No. Vector memory is useful for semantic retrieval, while memory streams capture durable changes, decisions, tool results, approvals, and replayable operational context. Many production systems need both: streams preserve the timeline, and retrieval systems help the agent find relevant content inside that timeline or related knowledge.
Why use Kafka-compatible infrastructure for agent memory?
Kafka-compatible infrastructure gives teams a durable log, independent consumers, offset tracking, replay, and a mature ecosystem of clients and connectors. Those properties are useful when agent context is produced by many systems and consumed by agents, stream processors, dashboards, policy services, and audit workflows.
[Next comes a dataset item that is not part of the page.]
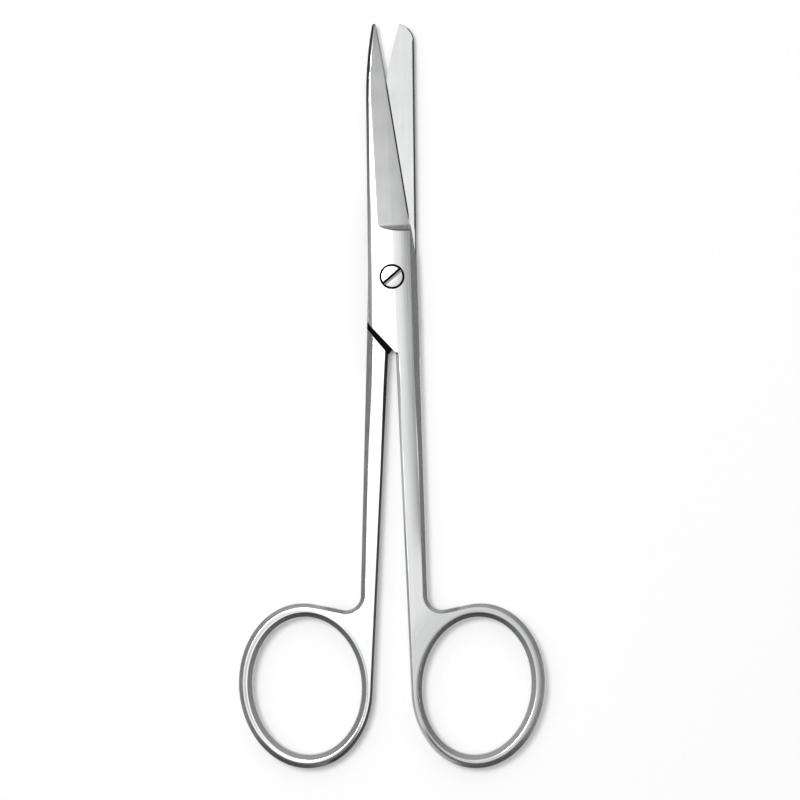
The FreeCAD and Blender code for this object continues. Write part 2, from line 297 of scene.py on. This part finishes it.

Does every AI agent need Kafka?
No. A small agent that answers from a narrow database or document set may not need a streaming backbone. Kafka-compatible memory streams become more relevant when the agent depends on fresh operational events, tool-call records, multi-team consumers, long retention, replay, or governed audit trails.
Where does AutoMQ fit?
AutoMQ fits when the team wants Kafka compatibility but needs a cloud-native operating model for high-volume, replayable, retained streams. Its shared storage architecture is most relevant for memory streams where elasticity, object-storage-backed durability, and customer-controlled deployment boundaries are part of the evaluation.
What should teams benchmark before adopting shared-storage Kafka?
Benchmark representative topics with real payload sizes, partition counts, retention windows, producer rates, consumer fanout, replay jobs, and failure scenarios. Include migration behavior and rollback testing, because agent memory streams are valuable only when the team can trust both live delivery and later reconstruction.